I had to rip back to the ribbing because I didn't like how my cables had started with the new stitches, so I'm just sticking all the extra stitches into the middle of the cable and letting it widen itself out naturally. It's not as though someone is really going to come along and say, "Hey, that isn't exactly what it looked like the in the movie!" I've already tried googling them, and there is no photo evidence of Emma Watson wearing them. I'm safe. And far too stubborn to give them up as a bad job.
Now, I've always been an English knitter. I attribute my inability to pick up knitting when I tried to learn as a child to the fact that the book I was using only featured Continental. When I relearned from memory of the basic technique (stab through loop from front to back, yarn goes around needle), I unknowingly did so in classic English style. Hey, this is easy! Why did I have so much trouble as a wee lass? I scoffed at Elizabeth Zimmerman's advice that Continental knitting was the way to go. When had I ever given credence to her opinions? The woman was clearly nuts. Why should I knit more loosely, either?

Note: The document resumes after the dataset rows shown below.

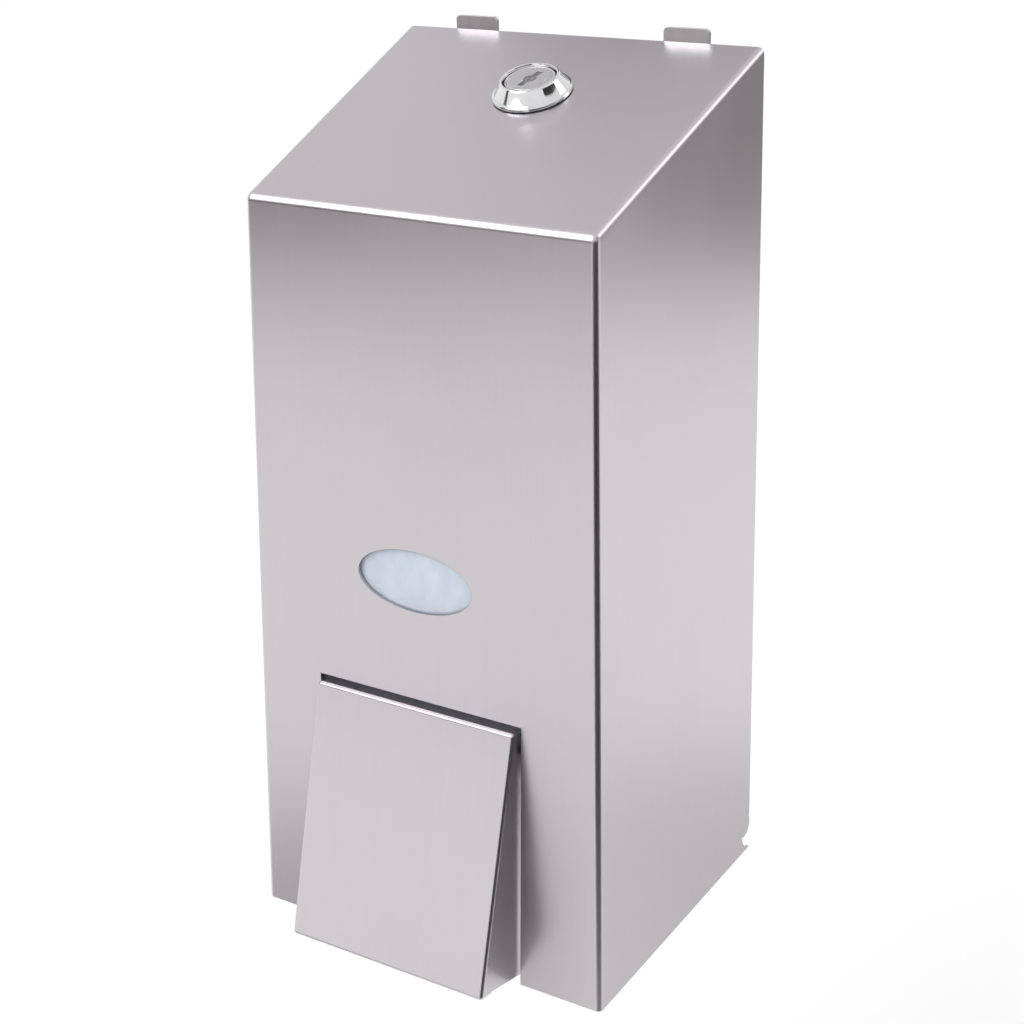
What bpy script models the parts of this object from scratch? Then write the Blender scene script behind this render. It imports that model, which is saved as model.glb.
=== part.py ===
"""Wall mounted soap dispenser: a tapered steel cover that tips forward on two low pins, with a cam lock in
its sloped top, a level window and a push plate that works a piston pump under a plastic tank.

The origin is on the wall face of the back plate, at its middle. The front faces -Y and +Z is up.
"""

import math

import bmesh
import bpy
from mathutils import Matrix, Vector

OBJECT_NAME = "soap_dispenser"

# Heights are measured up from the cover's lower front edge.
BASE = -0.115

# Cover: outer sizes of the folded shell
COVER_SHEET = 0.001
COVER_HALF_WIDTH = 0.0525
SIDE_FLARE = 0.0632
SIDE_TAPER = 0.02885
FRONT_BOTTOM_Y = -0.0931
FRONT_TOP_Y = -0.0882
REAR_Y = -0.007
FRONT_HEIGHT = 0.1998
REAR_HEIGHT = 0.2295
REAR_BOTTOM = 0.001
BEND_RADIUS = 0.0016

# Cover hinge
HINGE_Y = -0.006
HINGE_HEIGHT = 0.0068
NOTCH_RADIUS = 0.0056
HINGE_X = 0.0578
PIN_RADIUS = 0.0015
PIN_HEAD_RADIUS = 0.0038
EAR_INSET = 0.0054
EAR_SHEET = 0.0015
HINGE_STRIP_HALF_HEIGHT = 0.0035
HINGE_STRIP_INSET = 0.0013
HINGE_STRIP_SHEET = 0.0012
HINGE_ARM_INSET = 0.0032
HINGE_EYE_RADIUS = 0.0046

# Level window
WINDOW_X = -0.0013
WINDOW_HEIGHT = 0.1085
WINDOW_HALF_WIDTH = 0.0165
WINDOW_HALF_HEIGHT = 0.0082

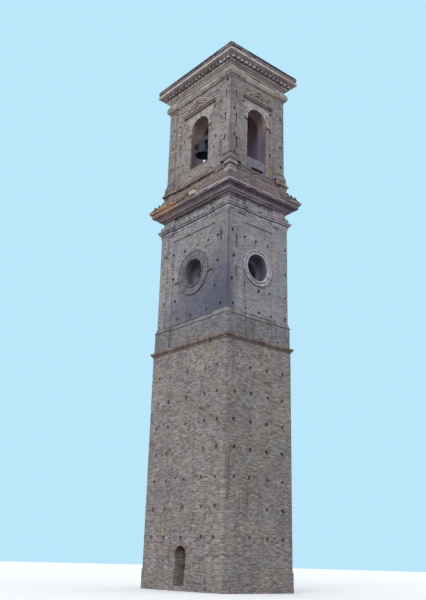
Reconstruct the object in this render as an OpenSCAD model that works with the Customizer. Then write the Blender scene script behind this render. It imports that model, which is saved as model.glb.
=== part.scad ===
// Brick bell tower with an oblong plan: a plain shaft, a stage with round windows,
// a heavy corbelled cornice, an open belfry with four arches and a low hipped roof.
// Origin at the centre of the foot, on the ground. Front is -Y, up is +Z, millimetres.

/* [Plan] */
// Width of the belfry's front, over its corner piers
belfry_w = 5500; // [5300:20:5700]
// Depth of the belfry's side, over its corner piers
belfry_d = 7500; // [7300:20:7700]
// How far the round-window stage stands out past the belfry, each side
stage_step = 140; // [100:5:180]
// How far the shaft stands out past the round-window stage, each side
shaft_step = 120; // [80:5:160]
// Wall of the shaft
shaft_wall = 1500; // [1440:10:1560]
// Wall of the round-window stage, behind its sunk panel
stage_wall = 1200; // [1150:10:1250]
// Front and back walls of the belfry, behind their sunk face
belfry_wall = 950; // [900:10:1000]
// Side walls of the belfry, behind their sunk face
belfry_side_wall = 1270; // [1240:10:1300]

/* [Piers and panels] */
// Width of a corner pier's outer face
pier_face = 850; // [780:10:920]
// Depth of the flat strip beside a pier's face
strip_recess = 60; // [45:5:75]
// Depth of the sunk panels between the strips
panel_recess = 120; // [100:5:140]
// Width of the blocks that break forward under and over a stage corner
stage_block_w = 1480; // [1440:10:1500]
// Width from a belfry corner to the sunk face on the two sides
belfry_margin = 1450; // [1400:10:1500]
// Height of the plain band over a stage panel
panel_head = 550; // [500:10:600]
// Height of the plain band under a stage panel
panel_foot = 450; // [400:10:500]

/* [Heights] */
// Height of the shaft from the ground to its string course
shaft_h = 15700; // [15400:50:16000]
// Height of the shaft's plinth
plinth_h = 1200; // [1100:20:1300]
// How far the plinth stands out
plinth_out = 90; // [70:5:110]
// Thickness of the paved ground floor
ground_floor_t = 300; // [260:10:340]
// Height of the string course over the shaft
string_h = 350; // [320:10:380]
// Height of the block and mouldings under the stage piers
stage_base_h = 1750; // [1700:10:1800]
// Height of the stage walls and piers
stage_h = 7300; // [7150:50:7450]
// Height of the architrave under the middle cornice
mid_architrave_h = 700; // [660:10:740]
// Height of the frieze under the middle cornice
mid_frieze_h = 700; // [660:10:740]
// Height of the middle cornice, up to its corona's top edge
mid_cornice_h = 650; // [620:10:680]
// Height of the crowning course on the middle cornice
mid_crown_h = 300; // [270:10:330]
// Height of the block that the belfry stands on
pedestal_h = 1300; // [1260:10:1340]
// Height of the moulded course on top of that block
belfry_base_h = 700; // [670:10:730]
// Height of the belfry walls and piers
belfry_h = 7120; // [7000:20:7240]
// Height of the stepped head over a sunk belfry face
belfry_head_h = 680; // [650:10:710]
// Height of the lower step of that head
head_step_h = 240; // [220:5:260]
// Height of the small bases of the belfry piers
pier_base_h = 600; // [560:10:640]
// Height of the architrave over the belfry
top_architrave_h = 790; // [760:10:820]
// Height of the frieze and bed courses over it
top_frieze_h = 540; // [520:10:560]
// Height of the dentils
dentil_h = 250; // [230:5:270]
// Height of the corona of the top cornice
corona_h = 450; // [420:10:480]
// Depth of the vaulted floors
floor_t = 700; // [660:10:740]
// Least thickness of a vaulted floor at its crown
vault_crown_t = 280; // [250:10:310]

/* [Cornice projections] */
// Projection of the middle architrave past the stage piers
mid_architrave_out = 245; // [225:5:265]
// Projection of the bead at the foot of the middle frieze past the stage piers
frieze_bead_out = 85; // [70:5:100]
// Depth of the middle frieze behind the stage piers
frieze_set_back = 80; // [60:5:100]
// Projection of the middle cornice past the stage piers
mid_cornice_out = 640; // [600:10:680]
// Projection of the belfry's block past the belfry piers
pedestal_out = 130; // [120:2:140]
// Extra projection of its crowning course
mid_crown_extra = 170; // [150:5:190]
// Width of bare corona in front of the brick bedding, where the crowning course is lost
crown_bed = 160; // [140:5:180]
// Height of the sloping bedding over the corona
weathering_h = 1080; // [1040:10:1110]
// Length of crowning course left at the right end of the front
crown_front_left = 900; // [850:10:950]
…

The fact is that now my hands are sending out angry pain signals that the woman may have been right. So I'm practicing my picking. The good news is that I'm much better at it now than I was as a child, and I'm developing a rhythm and picking up speed. The bad news is that I still hate it with a passion. "Just let me knit the way I'm used to!" my fingers cry. "Stop trying to make us learn new things!"
Sorry, girls, but I've stubbornly latched onto an idea now, and I won't give up until I'm distracted by a new one.